Natural endomorphisms of shuffle algebras. (Q2842029)

As for any bialgebra, the vector space \(\mathrm{End}(\mathrm{Sh}(X))\) of all linear endomorphisms of a commutative shuffle bialgebra \(\mathrm{Sh}(X)\) of a graded set \(X\) is an associative algebra via the convolution product. In this paper the authors show that the dendriform algebra structure of \(\mathrm{Sh}(X)\) induces also such a structure on \(\mathrm{End}(\mathrm{Sh}(X))\) and the goal is then to investigate two natural dendriform subalgebras of \(\mathrm{End}(\mathrm{Sh}(X))\).

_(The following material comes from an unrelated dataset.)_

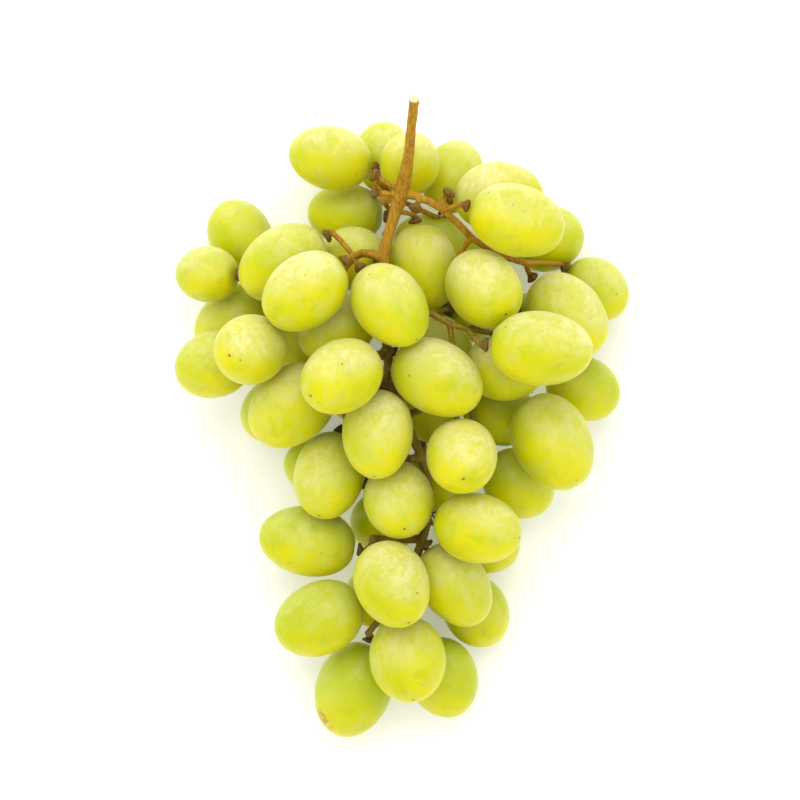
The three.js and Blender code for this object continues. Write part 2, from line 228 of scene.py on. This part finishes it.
def shader_kit(material):
    """Short hands for adding nodes to one material."""
    tree = material.node_tree
    tree.nodes.clear()

    def add(kind, **settings):
        node = tree.nodes.new(kind)
        for key, value in settings.items():
            setattr(node, key, value)
        return node

    def join(source, target):
        tree.links.new(source, target)

    def attribute(label, output="Fac"):
        return add("ShaderNodeAttribute", attribute_name=label).outputs[output]

    def sums(operation, first, second=None, third=None, clamp=False):
        node = add("ShaderNodeMath", operation=operation, use_clamp=clamp)
        for socket, value in zip(node.inputs, (first, second, third)):
            if value is None:
                continue
            if isinstance(value, (int, float)):
                socket.default_value = value
            else:
                join(value, socket)
        return node.outputs[0]

    def part_of(value, share):
        return sums("MULTIPLY", value, share)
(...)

The first one is defined by using graded permutations and is a natural extension of the Malvenuto-Reutenauer Hopf algebra [\textit{C. Malvenuto} and \textit{C. Reutenauer}, J. Algebra 177, No. 3, 967-982 (1995; Zbl 0838.05100)]. The other one, the dendriform descent algebra, is a subalgebra of the former. The authors study certain properties of these two algebras that are similar to those of the underlying shuffle algebras (namely, their bidendriform structures, freeness, and generators as well as bases and dimensions of their graded components). As an application they obtain a new proof of \textit{F. Chapoton}'s rigidity theorem for shuffle bialgebras [J. Pure Appl. Algebra 168, No. 1, 1-18 (2002; Zbl 0994.18006)].